Global sales of electric cars accelerate fast in 2020 despite pandemic

Global sales of electric cars accelerated fast in 2020, rising by 43% to more than 3m, despite overall car sales slumping by a fifth during the coronavirus pandemic.

Tesla was the brand selling the most electric cars, delivering almost 500,000, followed by Volkswagen. Sales of electric cars more than doubled in Europe, pushing the region past China as the world’s biggest market for them, according to data published on Tuesday by EV-volumes.com, a Sweden-based consultancy.

Sales of battery electric vehicles (BEVs) and plug-in hybrid electric vehicles (PHEVs) made up 4.2% of the global car market, up from 2.5% in 2019. The rising sales are being driven by government policies to reduce carbon emissions, but a key factor is that electric cars are simply a better technology, said Viktor Irle, sales and marketing analyst at EV-volumes.com.

Sales of electric cars did fall below 2019’s levels from March to June, at the height of the Covid-19 lockdowns, but recovered strongly after that and by December were at double the level in December 2019.

A series of governments have set dates for the end of sales of fossil fuel-powered cars in the next decade or so. “The political push is still there – [governments] everywhere speak about the green recovery,” said Irle.
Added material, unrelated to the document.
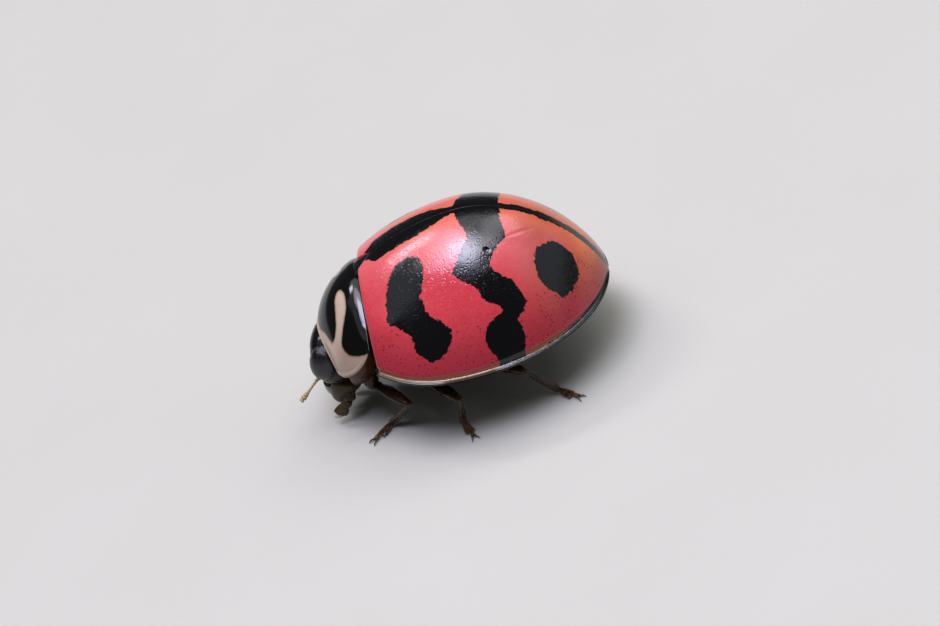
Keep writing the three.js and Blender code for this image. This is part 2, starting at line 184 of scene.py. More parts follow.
class Finish:
    """A material under a Principled surface, with the tools that add nodes to it."""

    def __init__(self, name, **sockets):
        """Sockets of the surface are set by their names, in small letters."""
        self.material = bpy.data.materials.new(name)
        self.material.use_nodes = True
        self.tree = self.material.node_tree
        self.surface = self.tree.nodes["Principled BSDF"]
        for key, value in sockets.items():
            socket = key.replace("_", " ").title().replace("Ior", "IOR")
            self.surface.inputs[socket].default_value = value

    def feed(self, socket, value):
        """Links a socket to a node's output, or sets it to a number or a colour."""
        if isinstance(value, bpy.types.NodeSocket):
            self.tree.links.new(value, socket)
        else:
            socket.default_value = (*value, 1) if isinstance(value, tuple) else value

    def add(self, kind, inputs=(), **settings):
        """A node of that kind, its settings set and its inputs fed by name or number."""
        node = self.tree.nodes.new(kind)
        for key, value in settings.items():
            setattr(node, key, value)
        for key, value in dict(inputs).items():
            self.feed(node.inputs[key], value)
        return node

    def pattern(self, kind, size, **inputs):
        """A texture node on the piece's own coordinates, its features this many millimetres."""
        here = self.add("ShaderNodeTexCoord").outputs["Object"]
        return self.add(kind, {"Vector": here, "Scale": 1 / (size * MM), **inputs})

    def noise(self, size, detail=2.0):
        """Cloudy noise from 0 to 1."""
        return self.pattern("ShaderNodeTexNoise", size, Detail=detail).outputs["Fac"]

    def cells(self, size):
        """Distance to the nearest of scattered points that lie about the size apart."""
        return self.pattern("ShaderNodeTexVoronoi", size).outputs["Distance"]

    def value(self, name):
        """The number that the mesh holds under this name at each point."""
        return self.add("ShaderNodeAttribute", attribute_name=name).outputs["Fac"]

    def math(self, operation, *numbers):
        """The numbers put through that operation, such as ADD."""
        return self.add("ShaderNodeMath", enumerate(numbers), operation=operation).outputs[0]

    def times(self, first, second):
        """Their product."""
        return self.math("MULTIPLY", first, second)

    def scaled(self, value, factor, offset):
        """The value times the factor, plus the offset."""
        return self.math("MULTIPLY_ADD", value, factor, offset)

    def ragged(self, value, size, detail, amount):
        """The value plus noise that swings by half the amount either way."""
        return self.math("ADD", value, self.scaled(self.noise(size, detail), amount, -amount / 2))

    def spread(self, value, low, high, to_low=0.0, to_high=1.0):
        """A value's range from low to high stretched to another, smoothly, and held at its ends."""
        inputs = {"Value": value, "From Min": low, "From Max": high}
        inputs |= {"To Min": to_low, "To Max": to_high}
        stretch = self.add("ShaderNodeMapRange", inputs, interpolation_type="SMOOTHSTEP")
        return stretch.outputs["Result"]

    def blend(self, share, first, second):
        """Colour that goes from the first to the second as the share goes from 0 to 1."""
        inputs = {"Factor": share, 6: first, 7: second}
        return self.add("ShaderNodeMix", inputs, data_type="RGBA").outputs[2]

    def mottled(self, size, detail, first, second):
        """Colour that wanders between the two in blotches."""
        return self.blend(self.noise(size, detail), first, second)

    def colour(self, ground, *layers):
        """The ground colour with layers over it, each a pair of a share and a colour."""
        for share, layer in layers:
            ground = self.blend(share, ground, layer)
        self.feed(self.surface.inputs["Base Color"], ground)

    def relief(self, *heights, socket="Normal"):
        """Bumps, one upon another, from pairs of a height and its depth in millimetres."""
        normal = {}
        for height, depth in heights:
            inputs = {"Height": height, "Distance": depth * MM, "Strength": 1.0, **normal}
            normal = {"Normal": self.add("ShaderNodeBump", inputs).outputs["Normal"]}
        self.feed(self.surface.inputs[socket], normal["Normal"])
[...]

“But the main reason for growth is simple – electric cars are a better technology. There is no noise, no pollution, better acceleration, and cheaper running costs. If people test-drive an electric car, they’re not going to go back to gasoline vehicles. The problem at the moment is that the price is a little bit higher, but the cost is really coming down as well.”
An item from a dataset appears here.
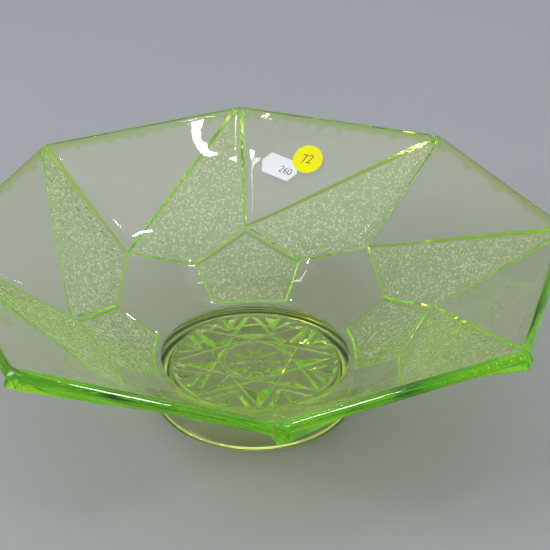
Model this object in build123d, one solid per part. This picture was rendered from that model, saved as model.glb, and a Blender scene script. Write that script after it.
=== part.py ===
from build123d import *
from math import asin, atan2, cos, degrees, hypot, pi, sin, tan
import os

# Pressed uranium-glass dish: an eight-sided bowl on a round foot, with a star pressed
# into the underside of its floor, and two paper stickers on the inside of one side.
# Millimetres, +Z up. The origin is the centre of the foot's underside, and the rim's
# corners stand at every 45 degrees from +X.

# ---- dish, overall
SIDES = 8
STEP = 2 * pi / SIDES
RIM_CORNER_R = 152.0      # outermost reach of a rim corner
HEIGHT = 89.2             # table to rim
WALL = 4.6                # side panels, without the raised parts
RIM_ROUND = 2.2           # both edges of the rim

# ---- outside of the side, as rings of eight points (radius, height)
WAIST_R, WAIST_Z = 88.5, 43.6     # where the panels end, on the corner directions
NOTCH_R, NOTCH_Z = 74.0, 33.4     # lowest point of each raised kite, between corners
BASE_R, BASE_Z = 50.6, 20.3       # where the side meets the foot, between corners
FLOOR_Z = 20.8                    # top of the floor
FLOOR_R = 46.0

# ---- raised parts on the outside
KITE_TIP = 5.0            # width of a kite where it meets the rim
KITE_GAP = 3.0            # from the rim's edge to the kite
KITE_RISE_RIM = 3.0
KITE_RISE_LOW = 1.0

# ---- foot and floor
FOOT_TOP_R = 47.4
FOOT_BASE_R = 50.0
FOOT_WALL = 6.0
FOOT_ROUND = 1.2
STAR_Z = 14.0             # underside of the floor
STAR_R = 40.5
STAR_SKIP = 3             # each ridge joins a point to the third one along
RIDGE_W = 1.8
RIDGE_H = 1.3
HUB_R = 15.5
PETAL_R = 8.6

# ---- stickers
LABEL_L, LABEL_W, LABEL_T = 21.5, 12.4, 0.2
LABEL_CUT = 2.9           # how far each point of the label stands beyond its long edges
LABEL_AT = (-24.3, -36.9)     # on the side: along the rim, and down from it
LABEL_TURN = -12.8
SPOT_R, SPOT_T = 8.2, 0.2
SPOT_AT = (-10.1, -29.9)


def ring(radius, height, half=False):
    """Eight points on a circle, on the corner directions or halfway between them."""
    turn = STEP / 2 if half else 0.0
    return [
        Vector(radius * cos(k * STEP + turn), radius * sin(k * STEP + turn), height)
        for k in range(SIDES)
    ]


def panel_slope():
    """Angle of a side panel above the table, across its middle."""
    half = WALL / 2
    run = (RIM_CORNER_R - WAIST_R) * cos(STEP / 2) - half
    rise = HEIGHT - half - WAIST_Z
    return atan2(rise, run) - asin(half / hypot(run, rise))


def rim_rings():
    """The rim's lower outer and upper inner edges, square to the panels."""
    slope = panel_slope()
    half = WALL / 2
    middle = RIM_CORNER_R * cos(STEP / 2) - half + half * cos(slope)
    waist = WAIST_R * cos(STEP / 2)
    outer = middle + half * sin(slope)
    outer_z = WAIST_Z + (outer - waist) * tan(slope)
    inner = outer - WALL * sin(slope)
    inner_z = outer_z + WALL * cos(slope)
    grow = 1 / cos(STEP / 2)
    return ring(outer * grow, outer_z), ring(inner * grow, inner_z)


def band(lower, upper):
    """Four-sided faces between two rings that face the same way."""
    n = SIDES
    return [
        Face(Wire.make_polygon([lower[k], lower[(k + 1) % n], upper[(k + 1) % n], upper[k]]))
        for k in range(n)
    ]


def zigzag(corners, halves):
    """Triangles between a ring on the corners and a ring between them."""
    faces = []
    for k in range(SIDES):
        after = (k + 1) % SIDES
        faces.append(Face(Wire.make_polygon([corners[k], corners[after], halves[k]])))
        faces.append(Face(Wire.make_polygon([corners[k], halves[k], halves[k - 1]])))
    return faces


def bowl():
    """The eight-sided bowl: outside, rim, inside and floor, with a rounded rim."""
    lift = WALL / cos(panel_slope())
    rim_out, rim_in = rim_rings()
    waist, waist_in = ring(WAIST_R, WAIST_Z), ring(WAIST_R, WAIST_Z + lift)
    notch = ring(NOTCH_R, NOTCH_Z, True)
    notch_in = ring(NOTCH_R, NOTCH_Z + lift, True)
    base, base_in = ring(BASE_R, BASE_Z, True), ring(BASE_R, BASE_Z + lift, True)
    floor, under = ring(FLOOR_R, FLOOR_Z, True), ring(BASE_R - 2, STAR_Z + 2, True)
    faces = [Face(Wire.make_polygon(floor)), Face(Wire.make_polygon(under))]
    faces += band(under, base) + band(base, notch) + zigzag(waist, notch)
    faces += band(waist, rim_out) + band(rim_out, rim_in) + band(waist_in, rim_in)
    faces += zigzag(waist_in, notch_in) + band(base_in, notch_in) + band(floor, base_in)
    body = Solid(Shell(faces))
    low, high = rim_out[0].Z - 0.01, rim_in[0].Z + 0.01
    edges = [e for e in body.edges() if on_rim(e, low, high)]
    return fillet(edges, RIM_ROUND)


def on_rim(edge, low, high):
    """True for the level edges that run round the rim."""
    ends = [edge @ 0, edge @ 1]
    level = abs(ends[0].Z - ends[1].Z) < 0.01
    return level and all(low < p.Z < high for p in ends)


def pad(points, rises, way):
    """A raised patch: a polygon on the side, thickened one way by its own rise at each point."""
    sunk = [p - way * 0.6 for p in points]
    top = [p + way * r for p, r in zip(points, rises)]
    count = len(points)
    sides = [
        Face(Wire.make_polygon([sunk[k], sunk[(k + 1) % count], top[(k + 1) % count], top[k]]))
        for k in range(count)
    ]
    ends = [Face(Wire.make_polygon(sunk)), Face(Wire.make_polygon(top))]
    return Solid(Shell(sides + ends))


def outward(a, b, c):
    """Unit normal of three points, turned away from the dish's middle."""
    n = (b - a).cross(c - a).normalized()
    return n if n.dot(Vector(a.X, a.Y, -60.0)) > 0 else n * -1


def kites():
    """Eight raised kites: a long triangle up to the rim's corner and a short one below."""
    rim_out, _ = rim_rings()
    waist, notch = ring(WAIST_R, WAIST_Z), ring(NOTCH_R, NOTCH_Z, True)
    pads = []
    for k in range(SIDES):
        corner, far = rim_out[k], rim_out[(k + 1) % SIDES]
        here, there, low = waist[k], waist[(k + 1) % SIDES], notch[k]
        drop = (here - corner).normalized() * (KITE_GAP / sin(1.1))
        along = (far - corner).normalized() * KITE_TIP
        n_up, n_low = outward(corner, here, there), outward(here, there, low)
        way = (n_up + n_low).normalized()
        tip, tip_side = corner + drop, corner + drop + along
        rise, small = KITE_RISE_RIM, KITE_RISE_LOW
        upper = [tip, here, there, tip_side]
        flat_rise = level_rise(upper, [rise, small, small], way)
        pads.append(pad(upper, flat_rise, way))
        pads.append(pad([here, low, there], [small] * 3, way))
    return pads


def level_rise(points, rises, way):
    """Rises for four points of a patch so that its top stays flat; three are given."""
    a, b, c = [p + way * r for p, r in zip(points, rises)]
    n = (b - a).cross(c - a)
    last = points[3]
    return rises + [(a - last).dot(n) / way.dot(n)]


def lower_pads():
    """Raised patches round the foot, under every other corner."""
    waist, notch = ring(WAIST_R, WAIST_Z), ring(NOTCH_R, NOTCH_Z, True)
    base = ring(BASE_R, BASE_Z, True)
    pads = []
    for k in range(0, SIDES, 2):
        n_up = outward(waist[k], notch[k], notch[k - 1])
        n_low = outward(notch[k], base[k], base[k - 1])
        way = (n_up + n_low).normalized()
        pads.append(pad([waist[k], notch[k], notch[k - 1]], [KITE_RISE_LOW] * 3, way))
        pads.append(pad([notch[k], base[k], base[k - 1], notch[k - 1]], [KITE_RISE_LOW] * 4, way))
    return pads


def foot():
    """Floor plate and foot ring, turned about the middle."""
    inner_top = STAR_R + 0.8
    inner_base = FOOT_BASE_R - FOOT_WALL
    points = [
        (0, STAR_Z), (inner_top, STAR_Z), (inner_base, 0), (FOOT_BASE_R, 0),
        (FOOT_TOP_R, STAR_Z + 3), (FOOT_TOP_R, FLOOR_Z), (0, FLOOR_Z),
    ]
    profile = Plane.XZ * Polygon(*points, align=None)
    ring_foot = revolve(profile, Axis.Z)
    edges = [e for e in ring_foot.edges() if abs(e.center().Z) < 0.01 and e.length > 200]
    return fillet(edges, FOOT_ROUND)


def star():
    """Relief under the floor: eight long ridges of a star, its hub, petals and rim fans."""
    height = RIDGE_H + 0.3
    place = Pos(0, 0, STAR_Z - RIDGE_H)
    tips = ring(STAR_R, 0)
    parts = []
    for k in range(SIDES):
        a, b = tips[k], tips[(k + STAR_SKIP) % SIDES]
        turn = degrees(atan2(b.Y - a.Y, b.X - a.X))
        mid = (a + b) * 0.5
        bar = Rectangle((b - a).length - 2.0, RIDGE_W)
        parts.append(Pos(mid.X, mid.Y, 0) * Rot(0, 0, turn) * bar)
        angle = degrees(k * STEP)
        parts.append(Rot(0, 0, angle) * Pos(PETAL_R, 0) * Ellipse(4.6, 1.7))
        parts.append(Rot(0, 0, angle + 22.5) * Pos(STAR_R - 4.5, 0) * Rectangle(7.0, 1.4))
    parts.append(Circle(HUB_R + RIDGE_W / 2) - Circle(HUB_R - RIDGE_W / 2))
    parts.append(Circle(2.4))
    shape = parts[0]
    for more in parts[1:]:
        shape = shape + more
    rim = Circle(STAR_R) - Circle(STAR_R - RIDGE_W)
    return place * extrude(shape + rim, height)


def dish():
    """The whole glass casting as one solid."""
    body = bowl() + foot()
    for patch in kites() + lower_pads():
        body = body + patch
    return body + star()


def sticker_plane():
    """Face of the inside of the side that carries the stickers, at the rim's middle."""
    middle = 1.5 * STEP
    slope = panel_slope()
    reach = RIM_CORNER_R * cos(STEP / 2)
    waist = WAIST_R * cos(STEP / 2)
    lift = WALL / cos(slope)
    height = WAIST_Z + lift + (reach - waist) * tan(slope)
    along = (sin(middle), -cos(middle), 0)
    inward = (-cos(middle) * sin(slope), -sin(middle) * sin(slope), cos(slope))
    at = (reach * cos(middle), reach * sin(middle), height)
    return Plane(origin=at, x_dir=along, z_dir=inward)


def price_label():
    """Small six-sided price-gun label, lying on the glass."""
    half_l, half_w = LABEL_L / 2, LABEL_W / 2
    straight = half_l - LABEL_CUT
    outline = Polygon(
        (-half_l, 0), (-straight, -half_w), (straight, -half_w),
        (half_l, 0), (straight, half_w), (-straight, half_w), align=None,
    )
    return sticker_plane() * Pos(*LABEL_AT) * Rot(0, 0, LABEL_TURN) * extrude(outline, LABEL_T)


def lot_sticker():
    """Round sticker, on the glass and over one end of the price label."""
    disc = sticker_plane() * Pos(*SPOT_AT) * extrude(Circle(SPOT_R), LABEL_T + SPOT_T)
    return disc - price_label()


os.makedirs("parts", exist_ok=True)
export_step(dish(), "parts/glass_dish.step")
export_step(price_label(), "parts/price_label.step")
export_step(lot_sticker(), "parts/lot_sticker.step")
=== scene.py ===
"""Pressed uranium-glass dish on a pale table, with a price label and a round sticker inside."""
import bpy
import bmesh
import math
import numpy as np
from mathutils import Matrix, Vector
from mathutils.geometry import delaunay_2d_cdt


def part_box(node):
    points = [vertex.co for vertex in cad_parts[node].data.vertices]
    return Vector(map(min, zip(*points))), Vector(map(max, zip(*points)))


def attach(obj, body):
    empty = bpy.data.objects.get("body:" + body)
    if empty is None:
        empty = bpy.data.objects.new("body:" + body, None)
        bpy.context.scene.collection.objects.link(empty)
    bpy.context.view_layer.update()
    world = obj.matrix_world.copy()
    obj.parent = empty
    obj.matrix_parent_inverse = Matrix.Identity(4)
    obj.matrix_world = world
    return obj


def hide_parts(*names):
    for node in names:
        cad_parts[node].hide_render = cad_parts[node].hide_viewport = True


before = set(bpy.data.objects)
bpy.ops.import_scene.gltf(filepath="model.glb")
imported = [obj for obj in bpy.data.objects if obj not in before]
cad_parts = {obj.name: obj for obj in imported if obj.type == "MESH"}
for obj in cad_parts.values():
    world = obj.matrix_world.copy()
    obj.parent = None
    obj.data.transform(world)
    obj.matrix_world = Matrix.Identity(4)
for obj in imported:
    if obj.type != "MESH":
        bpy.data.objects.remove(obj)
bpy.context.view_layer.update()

MM = 0.001
SIDES = 8
STEP = math.tau / SIDES
HALF = STEP / 2

# ---- colours
CLEAR = (1.0, 1.0, 1.0, 1)
# painted light: deep green at the rim and the pads' steps, for light carried inside the glass
PAINTED_EDGE_TINT = (0.52, 0.82, 0.04, 1)
# tint of the stipple, and of its painted shade in random cells
FROSTED_AND_PAINTED_SHADE = (0.80, 0.91, 0.50, 1)
FAINT_GLOW = (0.001, 0.003, 0.0, 1)
PAD_GLOW = (0.013, 0.042, 0.001, 1)
EDGE_GLOW = (0.035, 0.10, 0.0, 1)
GLINT = (0.27, 0.30, 0.18, 1)
GRAIN = 820.0             # pits of the stipple to a metre

WALLS = (0.30, 0.33, 0.38, 1)      # light from the sides of the room, and from above
CEILING = (0.62, 0.65, 0.69, 1)
CEILING_FROM = 0.8                 # rise of a direction where the ceiling's light is full
BODY, BODY_DENSITY = (0.84, 0.955, 0.04, 1), 50.0     # what the glass takes up on the way
TABLE_DARK, TABLE_LIGHT = (0.36, 0.36, 0.375, 1), (0.385, 0.385, 0.40, 1)
WHITE, WHITE_WORN = (0.86, 0.86, 0.88, 1), (0.76, 0.76, 0.79, 1)
YELLOW, YELLOW_WORN = (0.86, 0.80, 0.002, 1), (0.76, 0.70, 0.002, 1)
NO_GLOW, YELLOW_GLOW = (0.0, 0.0, 0.0, 1), (0.08, 0.075, 0.0, 1)
PRINT_INK, PEN_INK = (0.05, 0.055, 0.07, 1), (0.06, 0.05, 0.01, 1)

# ---- the dish, in millimetres
RIM_CORNER_R = 149.4      # outside of the side where it turns into the rim
RIM_SIDE_Z = 84.0
RIM_TURN = 3.0            # plan radius of the rim's corners
RIM_WALL = 5.4
RIPPLE = 0.011            # slow waves of the pressed inside
RIM_FLATNESS = 0.74       # 1 is a round rim, less is flatter on top
RIM_BULGE = 0.82          # the rim's rise over half its thickness
RIM_FADE = 144.5, 147.0   # where the rim's painted deep tint and painted glow fade in over the side
FLOOR_Z = 20.8
FOOT_R = 47.4
FLOOR_BLEND = 3.0         # how softly the side runs into the floor
WALL_SLANT = 1.26         # the wall's upright thickness over its own thickness
STAR_R = 40.9
STAR_Z = 14.0

# corner radius and height of the outside, from the foot up to the rim
SIDE_R = [47.4, 47.7, 48.7, 50.6, 62.0, 74.5, 88.5, 110.0, 130.0, RIM_CORNER_R, 153.0]
SIDE_Z = [16.8, 18.0, 19.1, 20.3, 26.2, 33.7, 43.6, 57.8, 71.0, RIM_SIDE_Z, 86.2]
WALL_R, WALL_T = [50, 75, 125, 146], [4.4, 4.1, 4.3, RIM_WALL]
ROUND_R = [50.6, 74.5, 88.5, 120.0, RIM_CORNER_R]
ROUND_B = [1.0, 0.80, 0.32, 0.05, 0.0]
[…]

Irle said the surge in sales in Europe may in part be because carmakers had to meet EU emissions targets averaged across their fleets in 2020, and may have pushed sales of low-emission vehicles more than in 2019.

The relatively high purchase prices of today’s electric cars may have helped manufacturers weather the Covid-19 storm, Irle added: “The cheap car segments are always the worst hit [in recessions], because it’s not normally high-income people that buy those cars.”

Tesla’s approach of selling cars directly to customers, rather than via franchised dealers, may also have helped while others’ showrooms were closed, and carmakers including Volkswagen also took up this sales approach in 2020.

There are about 150 new BEV and PHEV models expected on the market in 2021. This indicates that 2021 will see continued growth, said Irle, who estimates sales of about 4.6m electric cars by the end of the year.

The EV-volumes.com data showed the five highest national sales were in China (1.3m ), Germany (0.4m), the US (0.3m), France and the UK (both 0.2m). However, growth in the US was only 4% in 2020, due to few new models being available.

In the UK, 2020 was a record year for electric vehicle sales, according to data from the trade body SMMT, which said the sector was looking to a green recovery from poor overall sales.

Sales of BEVs almost tripled in the UK, while those of PHEVs almost doubled, giving the vehicles a combined market share of 10.7%. Other non-plug-in hybrids took 18% of the market, but overall car sales were down 29%. In December 2020, BEVs and PHEVs outsold diesel cars by two to one in the UK, while the Tesla Model 3 was the UK’s top selling car that month.

“The accelerated take-up [of electric vehicles] in 2020 is encouraging but a true mass market depends on a wide range of models at competitive prices,” said Steve Gooding, director of pro-motoring organisation the RAC Foundation. “The industry is delivering on the first point – there are reports that more plug-ins will be launched in the UK in 2021 than those running on petrol and diesel – but there remains an affordability gap.

“Much attention also focuses on battery-powered cars as being ideal for the city, but they could be just at home in rural and remote areas where there is plenty of space for public and private recharging facilities, and a relative scarcity of forecourts selling fossil fuels, and where there is availability it comes at an inflated price.”